I have a decent 2:1 in my undergrad degree. But that's produced by a mixed bag of very high results and a couple of low 2:2s which have averaged out. I recently got rejected for my first choice course and they won't tell me why. So I'm wondering whether explaining my weird educational record might help.

I have a chronic physical illness which was recently diagnosed and was put down as a mental illness while I was studying. I had an individual learning plan (so that lecturers would know why I was absent / late with work sometimes).

In my second year I was really struggling with low energy and inability to concentrate and changed courses (from English Lit and French to French & Spanish, and I later took Chinese) as I thought the learning style would be easier to cope with (more technical skills and slightly less literary analysis). I had to wait until September for the next Spanish core module to start and I needed a break so dropped to part time for a year.

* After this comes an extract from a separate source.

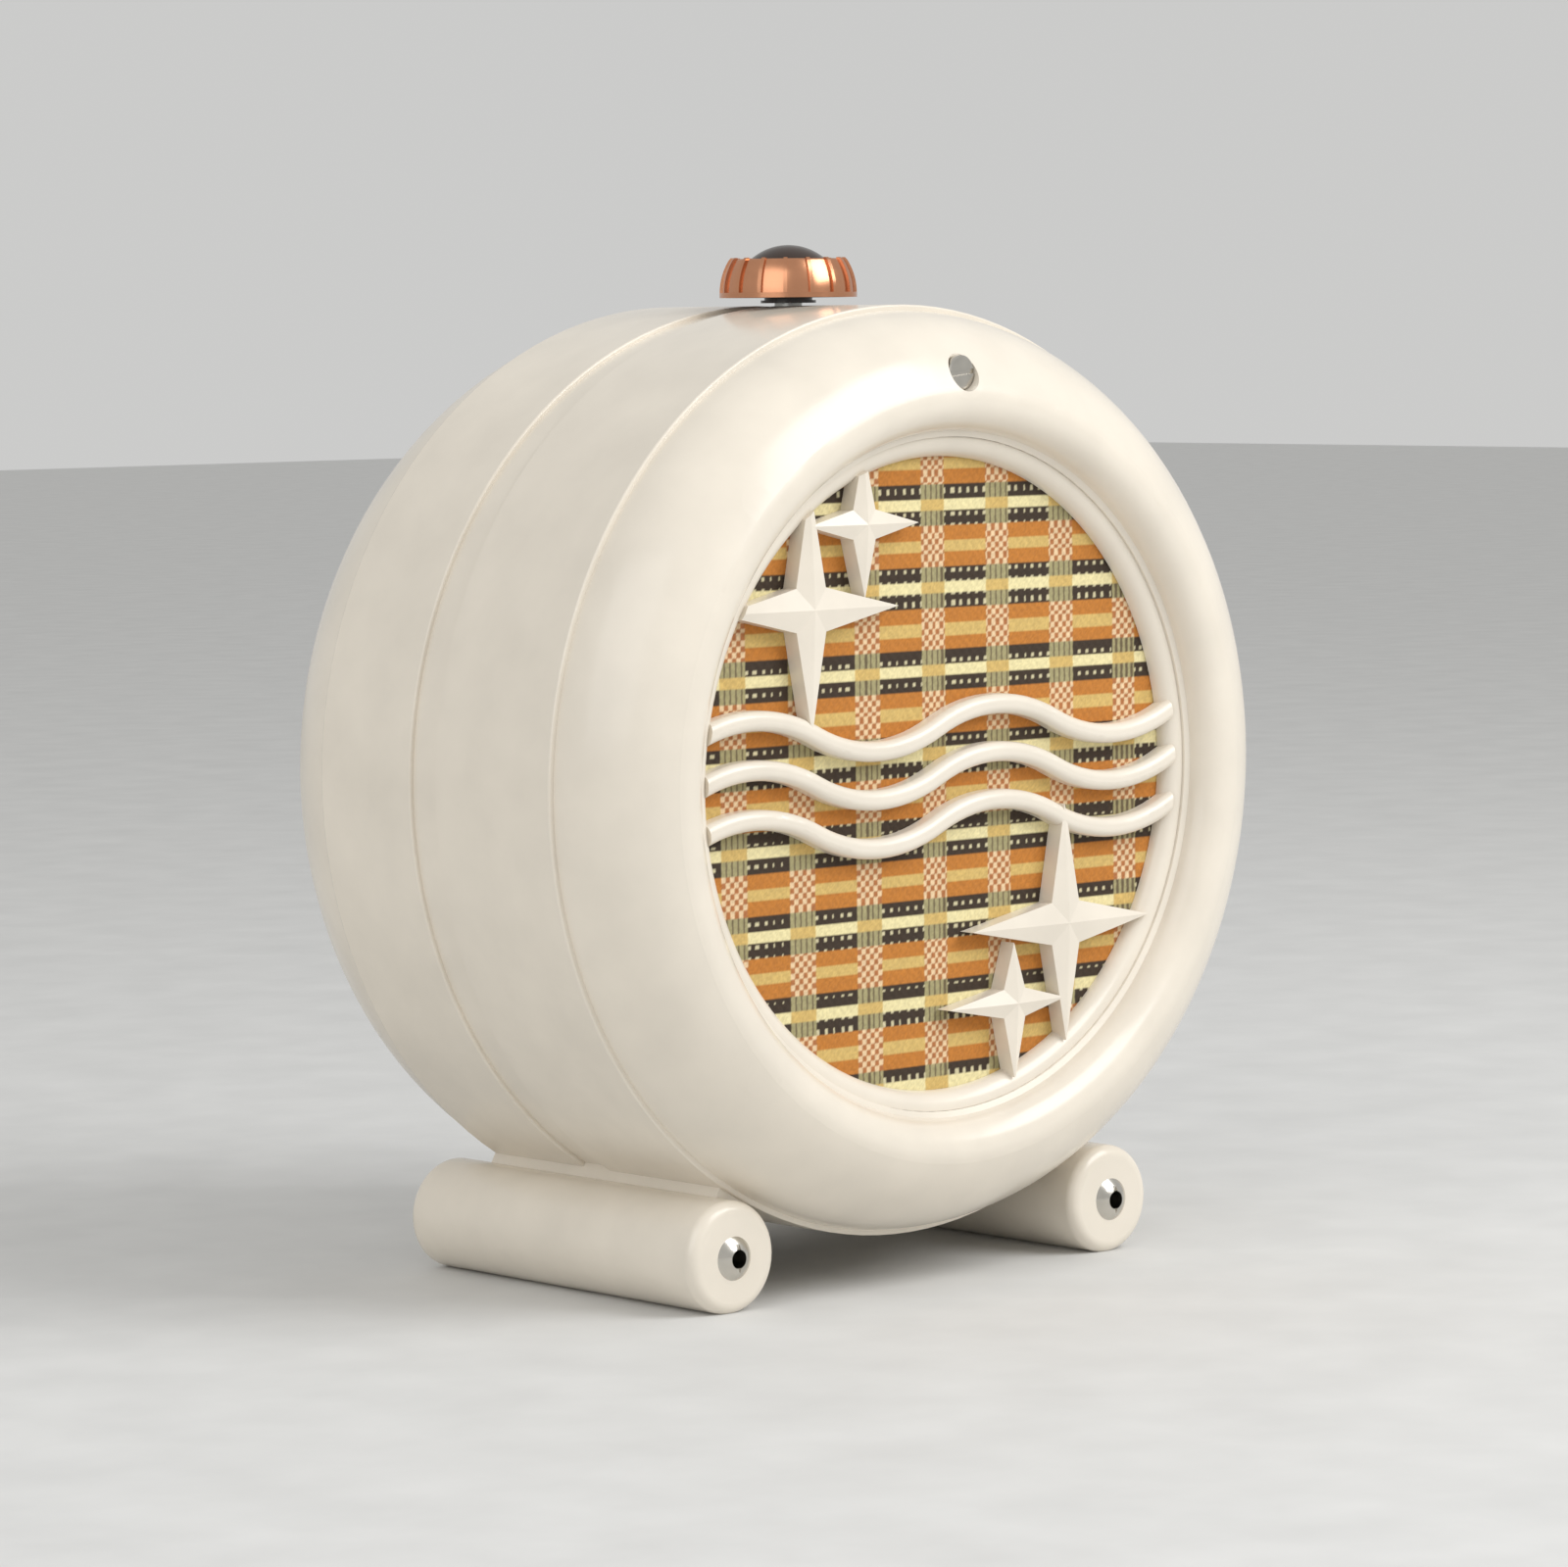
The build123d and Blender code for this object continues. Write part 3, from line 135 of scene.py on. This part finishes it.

In my final year I got really physically sick and had to defer my January exams until the summer.

I got extensions on some essays and extra time in my final exams (I'd been offered it before then but never accepted).

There's even more to this including a complaints process due to an administrative error messing up my year abroad plans, a suicide attempt, and an abusive relationship with someone regularly having psychotic breaks and trying to kill themselves... . Which is why I kinda didn't want to get into it. I thought my grades turned out ok-ish and that would be enough but now I'm not sure.

One of my references mentions my illness as a reason for taking an extra year to complete.

Do you think it's worth trying to get a doctor's note in before the deadline for my next applications? I could maybe just mention the physical illness and leave it at that?
Original post by IzzyAnne
I have a decent 2:1 in my undergrad degree. But that's produced by a mixed bag of very high results and a couple of low 2:2s which have averaged out. I recently got rejected for my first choice course and they won't tell me why. So I'm wondering whether explaining my weird educational record might help.

I have a chronic physical illness which was recently diagnosed and was put down as a mental illness while I was studying. I had an individual learning plan (so that lecturers would know why I was absent / late with work sometimes).

In my second year I was really struggling with low energy and inability to concentrate and changed courses (from English Lit and French to French & Spanish, and I later took Chinese) as I thought the learning style would be easier to cope with (more technical skills and slightly less literary analysis). I had to wait until September for the next Spanish core module to start and I needed a break so dropped to part time for a year.

In my final year I got really physically sick and had to defer my January exams until the summer.

I got extensions on some essays and extra time in my final exams (I'd been offered it before then but never accepted).

There's even more to this including a complaints process due to an administrative error messing up my year abroad plans, a suicide attempt, and an abusive relationship with someone regularly having psychotic breaks and trying to kill themselves... . Which is why I kinda didn't want to get into it. I thought my grades turned out ok-ish and that would be enough but now I'm not sure.

One of my references mentions my illness as a reason for taking an extra year to complete.

Do you think it's worth trying to get a doctor's note in before the deadline for my next applications? I could maybe just mention the physical illness and leave it at that?

If you really want to go there then nothing to lose, but it should have gone in with the original application. Talk to admissions first.